**STORED RECORDS:**

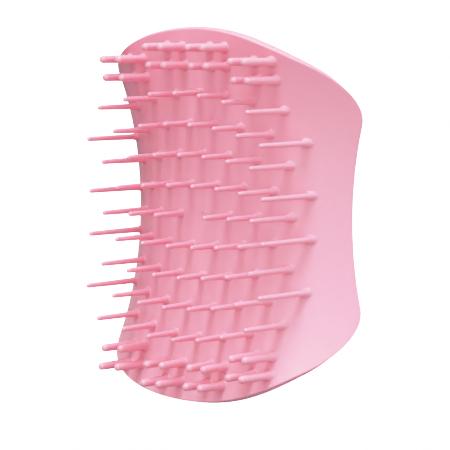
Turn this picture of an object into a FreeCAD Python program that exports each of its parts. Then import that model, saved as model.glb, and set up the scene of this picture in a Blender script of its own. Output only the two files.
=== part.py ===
import FreeCAD, Part
import math
import os

# A palm-held scalp massager brush: a saddle-shaped plate that carries nine staggered
# rows of thin teeth and eight groups of thick fingers, closed behind by a hollow
# domed cover that fills the palm.  All sizes are in millimetres.
#
# The shapes are worked out in the plate's own directions:
#   u  across the brush, v  along the brush, w  out of the plate, the way the teeth point.
# In the part's frame the brush stands on its lower end: X = u, Y = -w, Z = v, and the
# origin is the middle of the bottom of the whole brush.

# ---- Driving dimensions ------------------------------------------------------------

# Outline of the plate, seen along w: a waisted shape of tangent arcs.
WAIST_HALF_WIDTH = 31.85    # half width at the middle of the waist
WAIST_RADIUS = 96.0         # hollow arc of each side
CORNER_RADIUS = 13.5        # round corner between side and end
END_HALF_LENGTH = 44.7      # middle of the brush to the middle of an end
END_RADIUS = 51.6           # arched end

# Saddle of the plate: it falls away to both sides and rises to both ends.
SIDE_FALL = 0.00664         # fall for each u squared, per mm
SIDE_FALL_STEEPER = 9.67e-6 # extra fall for each u to the fourth, per mm cubed
END_RISE = 0.00222          # rise for each v squared, per mm
CORNER_LIFT = 6.25e-6       # rise for each u squared times v squared, per mm cubed
PLATE_THICKNESS = 1.5

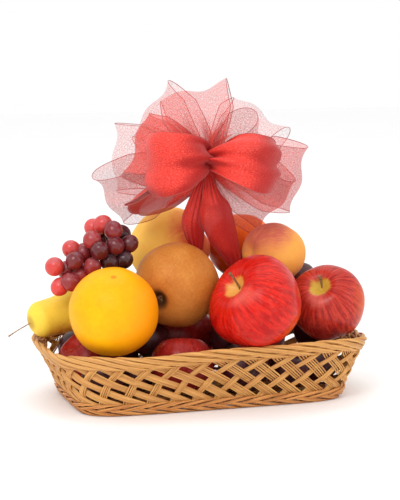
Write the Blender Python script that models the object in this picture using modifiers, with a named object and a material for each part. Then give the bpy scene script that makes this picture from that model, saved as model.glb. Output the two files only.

**EXERCISE DESCRIPTION:** Write out all the entries exactly.

**RESPONSE TO THE EXERCISE:**
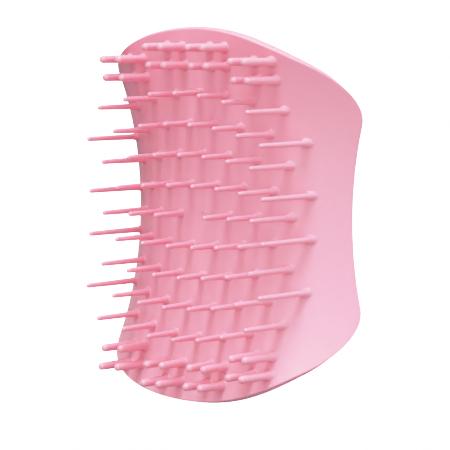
Turn this picture of an object into a FreeCAD Python program that exports each of its parts. Then import that model, saved as model.glb, and set up the scene of this picture in a Blender script of its own. Output only the two files.
=== part.py ===
import FreeCAD, Part
import math
import os

# A palm-held scalp massager brush: a saddle-shaped plate that carries nine staggered
# rows of thin teeth and eight groups of thick fingers, closed behind by a hollow
# domed cover that fills the palm.  All sizes are in millimetres.
#
# The shapes are worked out in the plate's own directions:
#   u  across the brush, v  along the brush, w  out of the plate, the way the teeth point.
# In the part's frame the brush stands on its lower end: X = u, Y = -w, Z = v, and the
# origin is the middle of the bottom of the whole brush.

# ---- Driving dimensions ------------------------------------------------------------

# Outline of the plate, seen along w: a waisted shape of tangent arcs.
WAIST_HALF_WIDTH = 31.85    # half width at the middle of the waist
WAIST_RADIUS = 96.0         # hollow arc of each side
CORNER_RADIUS = 13.5        # round corner between side and end
END_HALF_LENGTH = 44.7      # middle of the brush to the middle of an end
END_RADIUS = 51.6           # arched end

# Saddle of the plate: it falls away to both sides and rises to both ends.
SIDE_FALL = 0.00664         # fall for each u squared, per mm
SIDE_FALL_STEEPER = 9.67e-6 # extra fall for each u to the fourth, per mm cubed
END_RISE = 0.00222          # rise for each v squared, per mm
CORNER_LIFT = 6.25e-6       # rise for each u squared times v squared, per mm cubed
PLATE_THICKNESS = 1.5

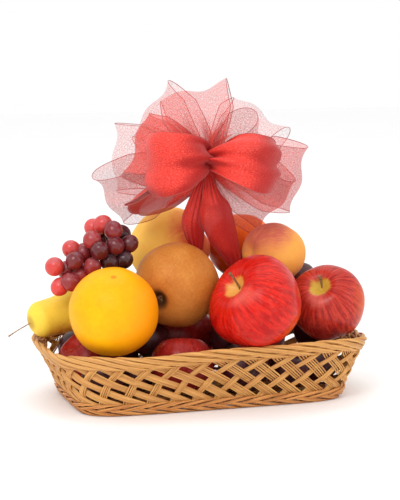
Write the Blender Python script that models the object in this picture using modifiers, with a named object and a material for each part. Then give the bpy scene script that makes this picture from that model, saved as model.glb. Output the two files only.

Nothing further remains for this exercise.